Addressing inter-VM communication is the objective of sHype, IBM’s proposed architecture for securing VMs in a hypervisor-based environment.  Implementation of policies within the hypervisor allows administrators to determine which VM or groups of VMs are allowed to communicate and what resources they can share.  Portions of the sHype specification are being included in Xen.  (See “sHype: Secure Hypervisor Approach to Trusted Virtualized Systems”.)

The final word

In closing, I’m providing a list of recommendations for securing hypervisor-based virtualized servers taken from Gartner’s “Secure Hypervisor Hype: Myths, Realities, and Recommendations” (Neil MacDonald, Pub. ID: G00140754, 6 July 2006).

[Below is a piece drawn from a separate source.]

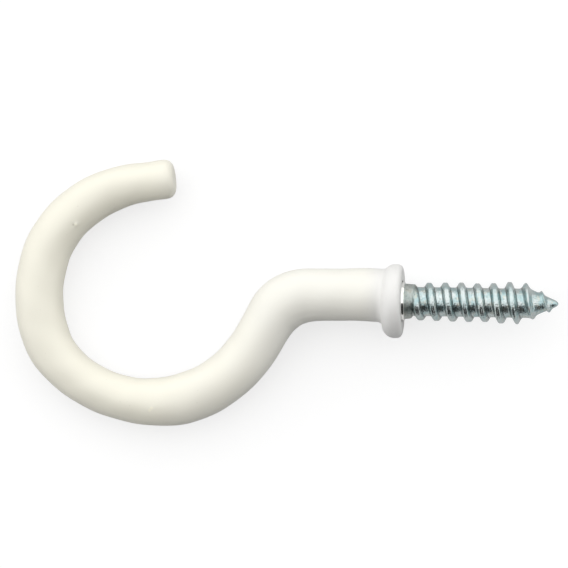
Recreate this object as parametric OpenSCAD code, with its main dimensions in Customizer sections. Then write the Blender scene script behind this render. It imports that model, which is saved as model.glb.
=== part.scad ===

  • Require your hypervisor provider to support hardware-based attestation of hypervisor integrity.  The hypervisor should be able to extend its root of trust (built during attestation) to other critical partitions (domains).
  • Immutable roots of trust in the BIOS or secure BIOS update mechanisms should be mandatory hypervisor selection criteria.
  • Fully understand the level at which your hypervisor provider hosts drivers.  (Drivers are a weak link in any server security model.  Ensure that the compromise of a single driver doesn’t compromise the entire virtualized environment.)
  • Security policies that define the configuration of the hypervisor, access controls, LAN or disk-based sharing, VLAN’s and so on should be protected against tampering.
  • The ability to update policies should be tightly controlled, requiring strong authentication and verifiable digital signatures for integrity and validity.
  • Restrict the ability of administrators to load arbitrary software in security, management, and other critical partitions.
  • Plan for the single point of failure potentially caused by a service or parent partition.
  • To protect against DoS attacks, no single host OS partition should be able to consume 100% of any physical resource.
  • By default, VMs should not share their resources with other hosted VMs, unless explicitly configured to do so in compliance with the principle of least privilege.
  • Inter-VM communication should only be enabled when configured through tightly controlled, explicit policy.